* _EXERCISE PROMPT_: Go through the material below and copy each line where the word "JSON" appears.

───── DATA EXCERPTS

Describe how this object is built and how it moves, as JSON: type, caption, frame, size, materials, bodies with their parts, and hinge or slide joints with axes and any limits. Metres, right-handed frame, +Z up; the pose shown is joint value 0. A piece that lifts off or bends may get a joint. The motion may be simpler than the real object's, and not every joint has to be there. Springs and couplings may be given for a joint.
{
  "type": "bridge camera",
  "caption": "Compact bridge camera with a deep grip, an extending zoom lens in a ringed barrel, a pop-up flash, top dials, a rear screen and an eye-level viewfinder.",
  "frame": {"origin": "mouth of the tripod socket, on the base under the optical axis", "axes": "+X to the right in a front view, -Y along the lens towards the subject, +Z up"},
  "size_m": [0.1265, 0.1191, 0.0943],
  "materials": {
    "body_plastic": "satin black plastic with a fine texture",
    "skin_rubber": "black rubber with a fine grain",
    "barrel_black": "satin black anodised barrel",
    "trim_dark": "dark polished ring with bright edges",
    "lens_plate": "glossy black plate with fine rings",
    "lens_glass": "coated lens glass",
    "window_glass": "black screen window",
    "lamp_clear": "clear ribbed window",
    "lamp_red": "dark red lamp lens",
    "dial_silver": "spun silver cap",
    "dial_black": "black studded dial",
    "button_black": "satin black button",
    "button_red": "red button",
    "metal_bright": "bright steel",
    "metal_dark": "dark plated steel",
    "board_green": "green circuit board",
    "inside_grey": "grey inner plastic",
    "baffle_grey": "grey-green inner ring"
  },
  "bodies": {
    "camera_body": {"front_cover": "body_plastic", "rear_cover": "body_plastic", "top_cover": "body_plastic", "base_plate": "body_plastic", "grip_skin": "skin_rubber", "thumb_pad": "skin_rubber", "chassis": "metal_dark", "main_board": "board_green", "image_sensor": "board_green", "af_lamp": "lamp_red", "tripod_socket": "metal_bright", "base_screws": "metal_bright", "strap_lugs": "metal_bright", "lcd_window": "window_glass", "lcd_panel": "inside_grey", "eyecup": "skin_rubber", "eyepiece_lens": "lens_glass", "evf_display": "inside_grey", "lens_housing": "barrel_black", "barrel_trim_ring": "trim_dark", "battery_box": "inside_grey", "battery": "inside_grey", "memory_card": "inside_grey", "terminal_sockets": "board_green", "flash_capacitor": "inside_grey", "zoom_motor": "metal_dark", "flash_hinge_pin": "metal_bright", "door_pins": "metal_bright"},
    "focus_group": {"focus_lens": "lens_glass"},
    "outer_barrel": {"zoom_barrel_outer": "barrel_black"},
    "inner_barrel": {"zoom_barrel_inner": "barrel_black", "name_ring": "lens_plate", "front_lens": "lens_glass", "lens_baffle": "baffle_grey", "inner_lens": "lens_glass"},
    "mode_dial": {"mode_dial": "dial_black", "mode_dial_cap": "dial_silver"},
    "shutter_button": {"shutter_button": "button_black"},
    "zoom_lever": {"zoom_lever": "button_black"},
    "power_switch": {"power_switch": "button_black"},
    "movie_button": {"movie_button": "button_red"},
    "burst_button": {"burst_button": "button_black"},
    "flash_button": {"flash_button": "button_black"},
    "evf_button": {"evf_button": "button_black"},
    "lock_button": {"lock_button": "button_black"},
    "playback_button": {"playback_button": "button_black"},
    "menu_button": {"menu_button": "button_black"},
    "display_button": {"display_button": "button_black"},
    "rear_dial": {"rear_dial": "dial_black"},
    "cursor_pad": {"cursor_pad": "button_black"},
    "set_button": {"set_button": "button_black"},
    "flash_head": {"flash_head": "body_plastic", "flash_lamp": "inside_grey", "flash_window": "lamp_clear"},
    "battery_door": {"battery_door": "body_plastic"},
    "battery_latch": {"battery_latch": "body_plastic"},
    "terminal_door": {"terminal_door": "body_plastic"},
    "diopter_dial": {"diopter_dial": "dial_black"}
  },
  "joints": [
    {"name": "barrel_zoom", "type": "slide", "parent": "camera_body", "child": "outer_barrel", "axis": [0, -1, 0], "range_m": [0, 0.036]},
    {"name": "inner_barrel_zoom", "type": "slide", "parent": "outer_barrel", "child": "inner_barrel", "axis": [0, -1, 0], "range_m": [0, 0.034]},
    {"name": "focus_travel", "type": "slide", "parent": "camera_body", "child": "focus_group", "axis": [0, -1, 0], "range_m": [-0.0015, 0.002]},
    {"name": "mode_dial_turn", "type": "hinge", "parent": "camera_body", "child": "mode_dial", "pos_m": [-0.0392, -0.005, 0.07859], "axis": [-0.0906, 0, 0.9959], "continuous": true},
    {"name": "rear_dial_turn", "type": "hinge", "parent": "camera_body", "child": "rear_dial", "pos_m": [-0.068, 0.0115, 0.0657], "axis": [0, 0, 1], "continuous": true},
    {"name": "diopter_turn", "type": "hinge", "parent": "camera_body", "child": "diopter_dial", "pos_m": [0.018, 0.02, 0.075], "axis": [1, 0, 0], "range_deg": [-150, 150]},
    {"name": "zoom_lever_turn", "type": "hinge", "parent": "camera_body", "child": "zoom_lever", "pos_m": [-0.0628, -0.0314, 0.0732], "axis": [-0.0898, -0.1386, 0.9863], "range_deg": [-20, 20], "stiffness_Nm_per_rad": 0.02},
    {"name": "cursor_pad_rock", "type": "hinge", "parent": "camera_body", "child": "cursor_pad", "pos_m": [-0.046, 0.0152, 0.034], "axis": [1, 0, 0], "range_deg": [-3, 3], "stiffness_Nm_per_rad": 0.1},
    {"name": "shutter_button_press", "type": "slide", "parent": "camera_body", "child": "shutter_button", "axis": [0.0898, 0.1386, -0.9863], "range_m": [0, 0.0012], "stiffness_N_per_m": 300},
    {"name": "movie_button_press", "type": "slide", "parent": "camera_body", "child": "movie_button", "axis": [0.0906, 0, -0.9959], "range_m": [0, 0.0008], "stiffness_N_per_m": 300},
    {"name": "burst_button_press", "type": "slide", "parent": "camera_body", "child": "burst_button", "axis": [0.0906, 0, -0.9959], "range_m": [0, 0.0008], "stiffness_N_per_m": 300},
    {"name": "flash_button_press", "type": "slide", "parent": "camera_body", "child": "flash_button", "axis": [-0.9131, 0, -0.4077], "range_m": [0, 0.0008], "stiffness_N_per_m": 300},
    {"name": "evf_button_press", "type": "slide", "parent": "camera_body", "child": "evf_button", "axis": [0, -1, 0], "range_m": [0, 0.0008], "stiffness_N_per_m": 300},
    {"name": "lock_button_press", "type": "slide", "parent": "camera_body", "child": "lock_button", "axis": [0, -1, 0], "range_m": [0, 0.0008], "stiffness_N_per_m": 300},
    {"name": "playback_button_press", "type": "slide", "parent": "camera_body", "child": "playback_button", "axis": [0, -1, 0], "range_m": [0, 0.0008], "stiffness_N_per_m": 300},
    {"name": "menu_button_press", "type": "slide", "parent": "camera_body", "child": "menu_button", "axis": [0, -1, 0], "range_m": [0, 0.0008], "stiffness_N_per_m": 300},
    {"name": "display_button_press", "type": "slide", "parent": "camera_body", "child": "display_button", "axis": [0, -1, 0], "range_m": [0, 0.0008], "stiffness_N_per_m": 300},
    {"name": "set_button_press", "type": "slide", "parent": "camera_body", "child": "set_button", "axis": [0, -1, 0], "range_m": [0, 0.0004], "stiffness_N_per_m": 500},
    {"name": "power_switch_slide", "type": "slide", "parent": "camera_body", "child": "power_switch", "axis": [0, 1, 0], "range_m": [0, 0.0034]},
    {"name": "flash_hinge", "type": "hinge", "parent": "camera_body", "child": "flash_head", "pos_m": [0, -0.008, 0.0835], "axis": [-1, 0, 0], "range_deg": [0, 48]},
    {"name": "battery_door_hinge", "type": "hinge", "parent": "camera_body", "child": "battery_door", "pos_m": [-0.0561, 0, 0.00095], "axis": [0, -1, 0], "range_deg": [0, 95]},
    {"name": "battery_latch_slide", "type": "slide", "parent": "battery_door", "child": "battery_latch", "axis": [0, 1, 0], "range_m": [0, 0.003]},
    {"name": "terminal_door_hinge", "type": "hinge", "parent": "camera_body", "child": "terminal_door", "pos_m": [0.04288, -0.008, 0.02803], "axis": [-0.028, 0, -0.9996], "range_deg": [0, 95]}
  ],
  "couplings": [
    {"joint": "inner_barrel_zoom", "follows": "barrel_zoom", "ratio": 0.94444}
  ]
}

──────────
───── DATA EXCERPTS

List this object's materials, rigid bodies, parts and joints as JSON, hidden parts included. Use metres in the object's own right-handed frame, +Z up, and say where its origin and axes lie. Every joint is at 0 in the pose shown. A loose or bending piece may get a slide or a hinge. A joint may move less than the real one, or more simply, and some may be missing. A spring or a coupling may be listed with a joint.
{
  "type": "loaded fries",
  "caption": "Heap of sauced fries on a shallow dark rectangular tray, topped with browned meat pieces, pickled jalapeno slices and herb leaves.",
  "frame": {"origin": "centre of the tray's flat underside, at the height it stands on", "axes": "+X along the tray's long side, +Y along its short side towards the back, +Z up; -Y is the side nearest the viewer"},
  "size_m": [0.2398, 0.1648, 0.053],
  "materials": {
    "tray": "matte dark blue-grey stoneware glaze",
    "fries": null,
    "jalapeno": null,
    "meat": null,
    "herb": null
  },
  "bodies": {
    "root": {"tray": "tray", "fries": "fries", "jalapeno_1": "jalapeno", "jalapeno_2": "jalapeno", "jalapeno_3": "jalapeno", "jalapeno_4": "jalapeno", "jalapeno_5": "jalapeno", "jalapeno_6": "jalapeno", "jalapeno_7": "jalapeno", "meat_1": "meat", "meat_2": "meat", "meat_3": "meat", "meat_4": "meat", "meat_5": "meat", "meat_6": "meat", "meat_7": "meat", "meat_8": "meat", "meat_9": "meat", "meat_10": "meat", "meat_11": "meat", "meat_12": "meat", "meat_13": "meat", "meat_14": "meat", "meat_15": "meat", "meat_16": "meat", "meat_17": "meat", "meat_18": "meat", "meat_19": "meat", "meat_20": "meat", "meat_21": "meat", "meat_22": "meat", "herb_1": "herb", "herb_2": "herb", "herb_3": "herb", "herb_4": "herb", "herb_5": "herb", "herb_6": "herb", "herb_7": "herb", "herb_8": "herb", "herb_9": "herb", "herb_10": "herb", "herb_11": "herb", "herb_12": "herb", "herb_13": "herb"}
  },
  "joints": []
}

──────────

* _TASK RESULT_:
Describe how this object is built and how it moves, as JSON: type, caption, frame, size, materials, bodies with their parts, and hinge or slide joints with axes and any limits. Metres, right-handed frame, +Z up; the pose shown is joint value 0. A piece that lifts off or bends may get a joint. The motion may be simpler than the real object's, and not every joint has to be there. Springs and couplings may be given for a joint.
List this object's materials, rigid bodies, parts and joints as JSON, hidden parts included. Use metres in the object's own right-handed frame, +Z up, and say where its origin and axes lie. Every joint is at 0 in the pose shown. A loose or bending piece may get a slide or a hinge. A joint may move less than the real one, or more simply, and some may be missing. A spring or a coupling may be listed with a joint.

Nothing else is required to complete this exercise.